Drawn from the generic pool of engines at Benz, then fiddled for greater efficiency, the M276 still manages to deliver 480Nm of torque from just 1600rpm (to 4000rpm). That alone should indicate that it's a complicated device, which the details confirm.
Its heads and block are aluminium and it uses the ultra-thin, spray-on Nanoslide technology the road division gave the F1 team last year. It has a pair of variable-geometry turbochargers and the direct-injection system can deliver fuel at 200 bar, giving the cylinders several spray-guided injections per bang.
Then there's the permanently excited synchronous electric motor, which uses nine rotor-plate packs to utilise juice out of the battery pack and it delivers an instant 340Nm of torque on demand. The electric motor's output is controlled by a computer and there's also a water-cooled DC/AC converter in the engine bay, plus a DC/DC converter (up to 3kW) for the cabin's 12 Volt system.
Like the recently tested C 350 e, the GLE 500 e will deliver hybrid, e-mode, e-save and charge modes for the plug-in hybrid, and all of the comings and goings of the petrol and electric power are controlled by a development of the big brain out of the SLS Electric sports car.
You'll want to steer clear of the charge mode, which locks out the electric motor and asks the petrol engine to deliver another 12kW of power to push 30 Amps into the battery.
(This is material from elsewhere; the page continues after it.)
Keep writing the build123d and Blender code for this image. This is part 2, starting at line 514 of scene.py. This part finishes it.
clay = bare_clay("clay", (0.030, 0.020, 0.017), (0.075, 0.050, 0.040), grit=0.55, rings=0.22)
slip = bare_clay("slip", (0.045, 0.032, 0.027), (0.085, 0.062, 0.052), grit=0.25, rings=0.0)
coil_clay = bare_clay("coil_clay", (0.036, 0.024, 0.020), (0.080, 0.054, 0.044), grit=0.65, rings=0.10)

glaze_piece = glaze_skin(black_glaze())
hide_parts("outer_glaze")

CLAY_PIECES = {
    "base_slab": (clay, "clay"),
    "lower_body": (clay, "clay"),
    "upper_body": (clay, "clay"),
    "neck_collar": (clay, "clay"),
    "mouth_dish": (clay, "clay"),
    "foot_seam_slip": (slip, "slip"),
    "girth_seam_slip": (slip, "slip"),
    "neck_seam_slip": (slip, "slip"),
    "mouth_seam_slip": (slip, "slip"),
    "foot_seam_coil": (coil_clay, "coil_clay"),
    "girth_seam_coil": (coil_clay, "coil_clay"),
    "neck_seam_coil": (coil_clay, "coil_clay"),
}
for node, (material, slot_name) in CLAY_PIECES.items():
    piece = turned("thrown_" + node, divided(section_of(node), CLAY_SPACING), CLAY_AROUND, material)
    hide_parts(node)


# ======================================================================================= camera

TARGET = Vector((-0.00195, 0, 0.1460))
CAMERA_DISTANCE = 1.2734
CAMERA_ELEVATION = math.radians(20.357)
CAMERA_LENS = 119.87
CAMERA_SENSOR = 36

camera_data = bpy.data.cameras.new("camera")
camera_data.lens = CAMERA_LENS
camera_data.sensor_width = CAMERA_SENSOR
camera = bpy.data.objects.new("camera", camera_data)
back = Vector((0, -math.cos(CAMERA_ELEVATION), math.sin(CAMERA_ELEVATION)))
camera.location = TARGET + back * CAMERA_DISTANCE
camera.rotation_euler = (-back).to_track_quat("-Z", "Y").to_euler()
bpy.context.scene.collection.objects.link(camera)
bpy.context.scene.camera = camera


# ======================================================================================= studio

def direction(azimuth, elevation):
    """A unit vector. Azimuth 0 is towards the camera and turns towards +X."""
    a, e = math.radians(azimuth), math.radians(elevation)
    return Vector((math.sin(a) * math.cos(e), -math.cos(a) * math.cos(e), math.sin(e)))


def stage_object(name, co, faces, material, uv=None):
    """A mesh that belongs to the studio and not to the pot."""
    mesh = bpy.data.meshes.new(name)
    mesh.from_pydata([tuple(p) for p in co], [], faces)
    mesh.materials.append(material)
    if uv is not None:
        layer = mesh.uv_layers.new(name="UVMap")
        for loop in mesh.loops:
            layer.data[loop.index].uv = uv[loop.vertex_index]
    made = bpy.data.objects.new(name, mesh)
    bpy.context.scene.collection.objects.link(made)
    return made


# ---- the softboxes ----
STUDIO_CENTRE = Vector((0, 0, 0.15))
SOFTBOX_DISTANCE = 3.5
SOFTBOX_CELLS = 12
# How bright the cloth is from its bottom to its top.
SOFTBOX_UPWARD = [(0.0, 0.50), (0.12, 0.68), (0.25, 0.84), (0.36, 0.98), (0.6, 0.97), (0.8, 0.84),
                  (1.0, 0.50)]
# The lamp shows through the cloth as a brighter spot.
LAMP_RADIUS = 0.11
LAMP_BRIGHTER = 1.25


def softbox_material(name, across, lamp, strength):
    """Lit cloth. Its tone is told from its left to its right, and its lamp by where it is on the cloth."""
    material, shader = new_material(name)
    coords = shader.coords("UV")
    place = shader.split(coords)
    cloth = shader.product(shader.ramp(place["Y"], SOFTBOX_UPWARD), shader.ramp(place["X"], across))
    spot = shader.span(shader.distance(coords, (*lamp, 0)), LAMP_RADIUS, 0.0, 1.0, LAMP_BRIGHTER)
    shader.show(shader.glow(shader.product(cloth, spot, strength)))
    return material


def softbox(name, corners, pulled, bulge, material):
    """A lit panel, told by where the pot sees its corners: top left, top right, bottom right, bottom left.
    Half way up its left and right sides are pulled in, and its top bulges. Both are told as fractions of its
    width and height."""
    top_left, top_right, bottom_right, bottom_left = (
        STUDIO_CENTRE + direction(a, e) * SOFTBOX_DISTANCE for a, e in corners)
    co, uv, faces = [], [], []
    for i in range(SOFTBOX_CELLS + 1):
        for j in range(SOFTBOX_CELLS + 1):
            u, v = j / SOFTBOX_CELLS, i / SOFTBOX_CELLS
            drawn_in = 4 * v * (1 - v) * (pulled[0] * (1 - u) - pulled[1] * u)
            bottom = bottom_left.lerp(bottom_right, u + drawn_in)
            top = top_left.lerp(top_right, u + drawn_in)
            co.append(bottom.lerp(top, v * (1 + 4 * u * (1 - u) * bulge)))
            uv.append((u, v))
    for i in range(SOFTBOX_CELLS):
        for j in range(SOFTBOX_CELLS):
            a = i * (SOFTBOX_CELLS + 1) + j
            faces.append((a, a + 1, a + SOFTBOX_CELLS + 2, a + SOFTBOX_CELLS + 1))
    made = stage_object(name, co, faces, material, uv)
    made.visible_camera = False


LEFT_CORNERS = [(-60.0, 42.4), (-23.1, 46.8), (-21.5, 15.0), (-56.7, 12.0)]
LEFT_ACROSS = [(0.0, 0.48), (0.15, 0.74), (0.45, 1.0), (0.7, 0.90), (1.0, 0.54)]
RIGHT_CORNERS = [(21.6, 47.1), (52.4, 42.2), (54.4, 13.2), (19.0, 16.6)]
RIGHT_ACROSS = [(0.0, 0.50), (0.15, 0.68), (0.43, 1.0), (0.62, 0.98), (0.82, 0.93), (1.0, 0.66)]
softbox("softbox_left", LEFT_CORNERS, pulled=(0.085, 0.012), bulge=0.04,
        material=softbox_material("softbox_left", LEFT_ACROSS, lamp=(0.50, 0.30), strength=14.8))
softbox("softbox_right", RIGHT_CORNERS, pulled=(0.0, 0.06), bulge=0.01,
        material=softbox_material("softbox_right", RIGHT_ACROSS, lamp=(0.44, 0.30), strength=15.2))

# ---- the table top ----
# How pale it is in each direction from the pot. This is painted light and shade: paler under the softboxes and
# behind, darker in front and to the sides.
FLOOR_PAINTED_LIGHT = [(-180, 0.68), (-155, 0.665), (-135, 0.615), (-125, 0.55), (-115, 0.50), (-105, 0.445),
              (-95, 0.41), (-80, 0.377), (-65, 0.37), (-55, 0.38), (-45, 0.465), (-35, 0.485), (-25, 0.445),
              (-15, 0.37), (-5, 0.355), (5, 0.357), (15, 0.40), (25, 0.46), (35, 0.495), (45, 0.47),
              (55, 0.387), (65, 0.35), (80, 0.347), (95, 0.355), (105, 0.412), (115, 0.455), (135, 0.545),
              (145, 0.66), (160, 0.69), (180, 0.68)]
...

Yes, it adds mightily to the fuel consumption.
The 8.8kWh lithium-ion battery is charged in two hours via a wallbox or about four hours from a standard socket.
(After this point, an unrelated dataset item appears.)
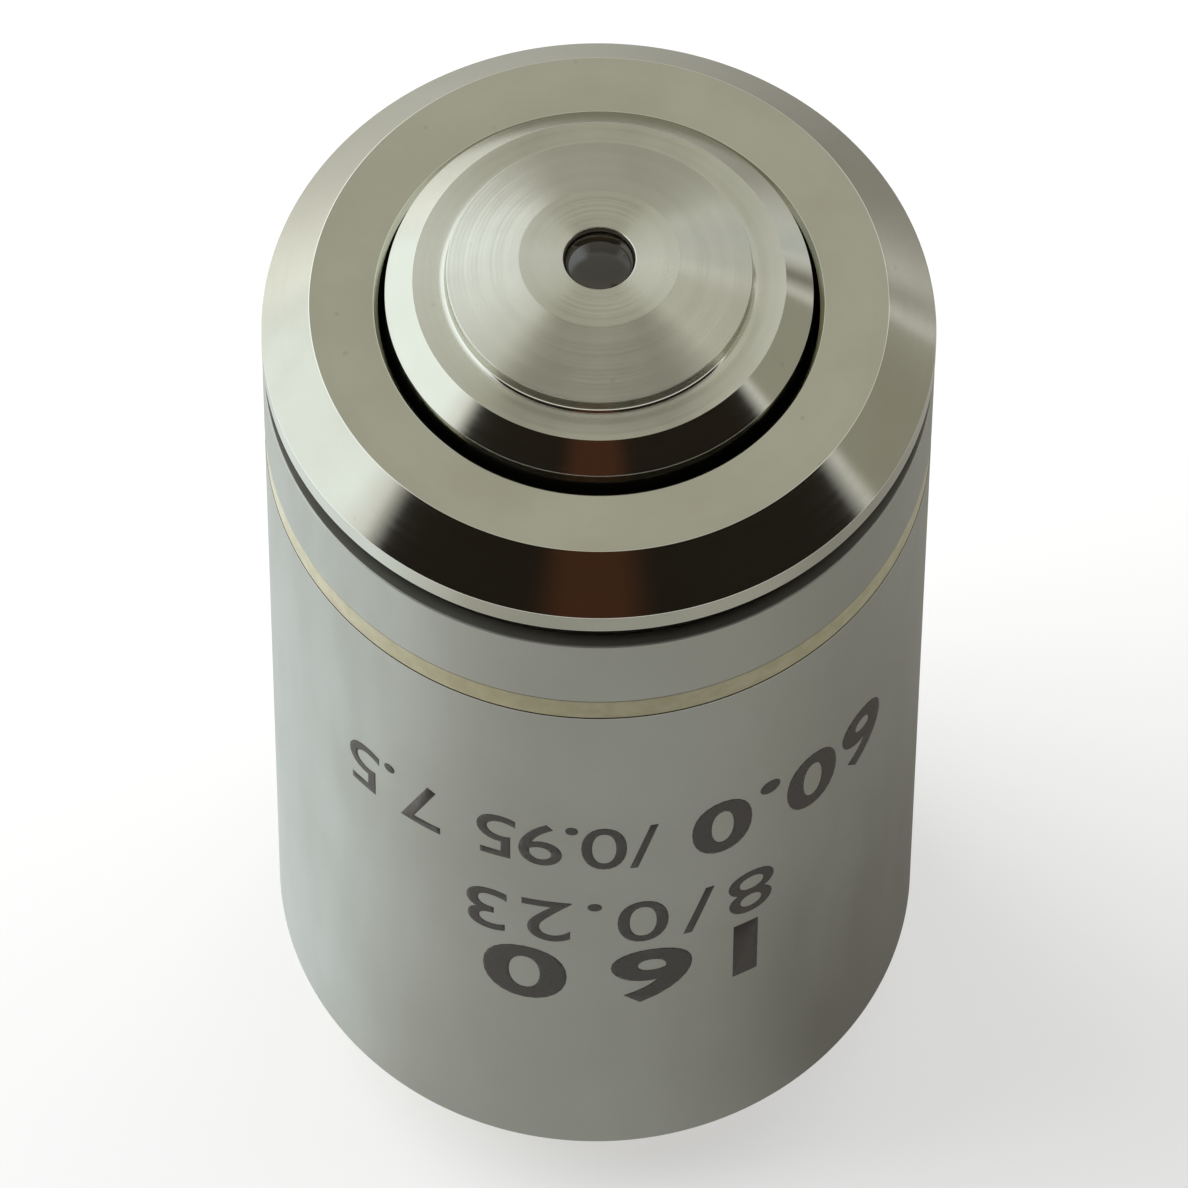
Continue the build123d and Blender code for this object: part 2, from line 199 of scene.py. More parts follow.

Like the recently driven C 350e, the GLE 500 e will have the ability to link its energy consumption with its satellite navigation system, with the big brain analysing the route and its traffic to plan where to use which type of power.
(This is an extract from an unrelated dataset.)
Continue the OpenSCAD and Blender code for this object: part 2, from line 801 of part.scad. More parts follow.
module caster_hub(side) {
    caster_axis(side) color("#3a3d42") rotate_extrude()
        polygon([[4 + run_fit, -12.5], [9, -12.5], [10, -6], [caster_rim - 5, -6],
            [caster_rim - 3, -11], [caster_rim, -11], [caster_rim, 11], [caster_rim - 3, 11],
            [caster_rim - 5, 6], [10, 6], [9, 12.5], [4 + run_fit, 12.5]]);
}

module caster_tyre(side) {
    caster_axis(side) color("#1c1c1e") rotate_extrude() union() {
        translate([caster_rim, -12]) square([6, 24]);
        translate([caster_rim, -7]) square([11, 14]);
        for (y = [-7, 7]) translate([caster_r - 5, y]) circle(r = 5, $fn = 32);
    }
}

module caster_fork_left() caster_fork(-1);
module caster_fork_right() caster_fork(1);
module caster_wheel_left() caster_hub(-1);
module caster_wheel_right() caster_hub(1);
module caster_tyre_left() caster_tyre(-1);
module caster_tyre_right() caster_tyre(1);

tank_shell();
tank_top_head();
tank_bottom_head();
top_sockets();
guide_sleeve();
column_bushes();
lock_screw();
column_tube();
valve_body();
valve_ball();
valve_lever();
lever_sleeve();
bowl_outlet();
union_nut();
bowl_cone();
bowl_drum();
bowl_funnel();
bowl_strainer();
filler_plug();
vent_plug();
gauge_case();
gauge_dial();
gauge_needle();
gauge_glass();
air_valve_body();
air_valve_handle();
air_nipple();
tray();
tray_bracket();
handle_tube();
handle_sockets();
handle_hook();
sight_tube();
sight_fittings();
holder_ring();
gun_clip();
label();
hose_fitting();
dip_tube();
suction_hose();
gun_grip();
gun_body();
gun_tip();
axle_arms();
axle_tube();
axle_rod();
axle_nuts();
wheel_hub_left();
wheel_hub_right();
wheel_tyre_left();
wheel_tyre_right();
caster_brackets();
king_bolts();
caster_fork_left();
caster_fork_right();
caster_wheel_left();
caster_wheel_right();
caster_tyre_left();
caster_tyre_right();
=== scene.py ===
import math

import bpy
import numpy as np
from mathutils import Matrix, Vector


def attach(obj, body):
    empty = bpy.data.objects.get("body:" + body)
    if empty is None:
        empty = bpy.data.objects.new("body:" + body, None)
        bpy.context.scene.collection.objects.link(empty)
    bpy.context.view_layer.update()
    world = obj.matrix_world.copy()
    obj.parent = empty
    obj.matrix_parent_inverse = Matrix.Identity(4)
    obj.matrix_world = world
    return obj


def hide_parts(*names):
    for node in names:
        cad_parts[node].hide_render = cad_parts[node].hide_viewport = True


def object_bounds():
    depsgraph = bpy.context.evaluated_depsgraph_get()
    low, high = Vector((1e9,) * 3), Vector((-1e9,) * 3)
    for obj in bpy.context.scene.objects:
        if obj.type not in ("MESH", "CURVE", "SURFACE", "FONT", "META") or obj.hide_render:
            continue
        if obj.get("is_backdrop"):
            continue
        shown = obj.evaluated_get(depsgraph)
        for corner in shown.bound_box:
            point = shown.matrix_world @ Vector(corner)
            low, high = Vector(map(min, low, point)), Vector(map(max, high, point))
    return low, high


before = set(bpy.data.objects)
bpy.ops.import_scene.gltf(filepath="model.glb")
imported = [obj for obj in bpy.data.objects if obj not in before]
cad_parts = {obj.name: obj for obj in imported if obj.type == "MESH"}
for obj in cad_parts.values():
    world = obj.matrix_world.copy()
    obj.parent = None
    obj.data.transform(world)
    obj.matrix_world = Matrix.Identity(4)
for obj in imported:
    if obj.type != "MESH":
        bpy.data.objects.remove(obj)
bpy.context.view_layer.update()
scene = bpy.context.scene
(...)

Mercedes-Benz isn't quoting performance numbers for the GLE 500 e, but the S-Class version hits 100km/h in 5.2 seconds. Neither is it quoting a weight figure, but this same system adds a total of 271kg to the weight of the C 350 e and more than 200kg for the S-Class, which weighs 2215kg.
The full-size SUV GLE 500 e will realistically outweigh the limo by at least 150kg.
But while the arrival of the plug-in hybrid Benz SUV has plenty of people excited, so does the arrival of a new generation of AMG hot ships.
At the other extreme from the GLE 500 e, AMG will offer the Mercedes-AMG (note yet another piece of rebadging) GLE 63 and GLE 63 S, and the latter is effectively the old Performance Pack.
The GLE 63 promises to be quick, with 410kW of power from its 5.5-litre, biturbo V8 powerplant, while the GLE 63 S promises to be quicker, with 430kW from the same architecture.
AMG boasts of a revised chassis that delivers better handling and sharper agility, while the throttle response is said to be tighter and the shifts times even quicker.
The base AMG GLE delivers 700Nm of torque from 1750rpm to 5500rpm (just 250 revs short of the power peak), while the GLE 63 S has 760Nm.
Where the hybrid sips fuel like it's cough syrup, the AMG twins post 11.8 litres/100km on the combined cycle and emit 278 grams of CO2/km.
They counter this with thumping, sports car-like acceleration figures, the GLE 63 S hitting 100km/hi n 4.2 seconds – a tenth ahead of its stablemate – and both cars top out at a governed 250km/h.
Running on standard 265/45 R20 tyres, the AMG models have their own nose styling and chrome-plated tail pipe "embellishers".
In between the AMGs and the hybrid is a pair of petrol engines, starting with the one that runs the 500 e's biturbo V6 3.0-litre motor without all the electronic fizzings. The GLE 400 4Matic delivers 245kW of power and 480Nm of torque.
That's not a patch on the 320kW and 700Nm generated by the GLE 500's 5.5-litre biturbo V8, though. To make up for it, the GLE 400 has an NEDC number of 8.8L/100km, which is 2.2L/100km better than the V8.
Both use seven-speed automatic transmissions, though the GLE 400 has 255/55 R18 tyres standard while the GLE 500 uses the same 255/50 R19 rubber as the hybrid.
There's also the arrival to the M… errr, GLE body of Benz's nine-speed automatic transmission, but it's only coming with the diesels.
The GLE family will have three of those, but two of them are so ridiculously close that Australia is likely to leave one behind. There's the rear-drive-only GLE 250 d, with 150kW and 480Nm from its 2.1-litre turbo four cylinder, while the GLE 250 d 4Matic all-wheel drive has another 20Nm of torque.
The most popular diesel, though, is likely to be the GLE 350 d, which has turbocharging and direct injection to generate is 190kW of power and crunching 620Nm of torque from its 3.0-litres of capacity.
It's also a respectable drinker, using only 6.4L/100km (169g/km of CO2), which is just a litre worse than the rear-drive base diesel despite a lot more performance.
On top of all of that, the GLE range now has six driving programs from its selectable range, including a specific off-road piece of software mapping. And then there's an optional Off-Road Engineering package, which has an Offroad+ setting, much like an AMG has a Sport+ setup.
This harder-core setup delivers a reduction gear for difficult work, a 100 per cent inter-axle diff lock and raised ride height for the air suspension to deliver 285mm of ground clearance and 600mm of wading depth.
There's also underfloor reinforcement against impacts.
While most GLE models have their torque split at 50:50 front to rear, the AMG versions send 60 per cent of their drive rearwards as the default setting.
All the V6 and V8 models, including the diesels, score the Active Curve System, which uses active anti-roll bars at both ends to compensate for cornering forces and keep the body flat in hard driving.